TPI berpisah saluran dengan TVRI di pertengahan 90-an. Kini, program edukasi tersebut sudah tergusur, dan TPI fokus di program acara musik dangdut, seolah acara lain yang disebut ‘makin Indonesia’ dalam motto barunya seakan tenggelam oleh hingar bingar acara dangdut di TPI. Bahkan TPI sebagai kependekan dari Televisi Pendidikan Indonesiasudah tidak berlaku lagi.

Dalam website resmi TPI, disebutkan TPI adalah Televisi Paling Indonesia, sesuai dengan misi barunya, yakni menyiarkan acara-acara khas Indonesia seperti tayangan sinetron lokal dan musik dangdut.

Sejak 20 Oktober 2010, TPI resmi berganti nama menjadi MNCTV. Perubahan ini terjadi dikarenakan TPI tidak sesuai dengan konteks tertulis pada televisi tersebut yaitu menjadi salah satu televisi yang berbau pendidikan di Indonesia, dan oleh karena itu nama TPI berubah menjadi MNCTV untuk mengubah citra TPI di mata masyarakat.

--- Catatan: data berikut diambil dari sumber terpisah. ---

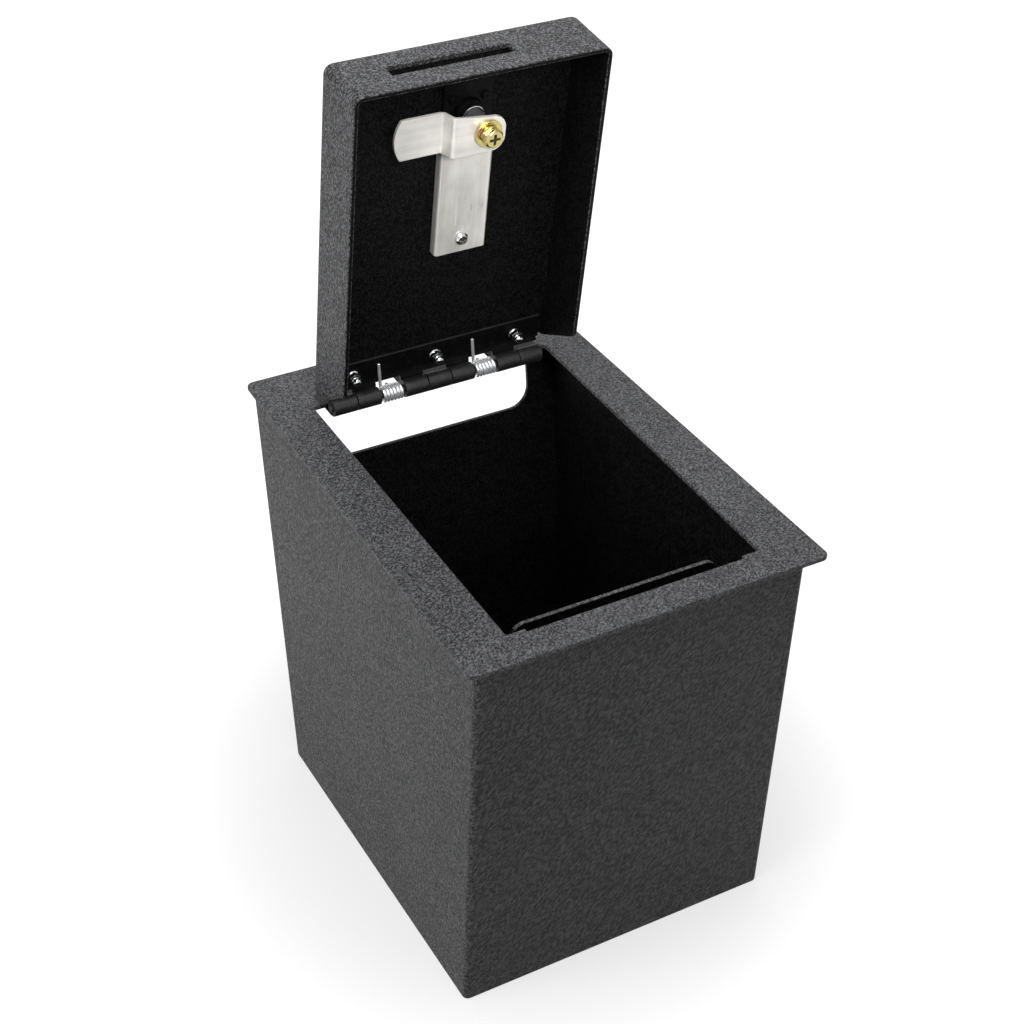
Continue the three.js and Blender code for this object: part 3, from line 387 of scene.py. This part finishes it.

Lalu televisi swasta kedua pun muncul setelah TPI, yaitu Rajawali Citra Televisi Indonesia (RCTI) kemudian diikuti dengan beberapa stasiun televisi lainnya seperti SCTV. Maka, informasipun mengalir dengan derasnya dan rakyat pun mulai membandingkan.

Dulu di era Orde Baru, berita lokal melalui TV dan radio selalu dimatikan oleh pemirsa dan pendengarnya, satu yang disukai hanyalah Dunia Dalam Berita dan itupun juga tak luput dari penyaringan berita.

Berbeda dengan sekarang yang beritanya jauh lebih realistis dan updated bahkan membuat pemirsanya “kecanduan”.

Artinya, suatu saat kedepannya nanti setelah Suharto dilengserkan dengan cara apapun, dikala Indonesia hancur lebur dan luluh lantak dalam krisis keuangan, krisis mental, dan krisis keamanan serta krisis keadilan, maka Suharto akan tetap disanjung. Inilah inti dari semuanya. Intinya. Inti. Dan nyatanya memang banyak warga Indonesia yang terbukti telah berubah pola pikirnya. (Y 070713).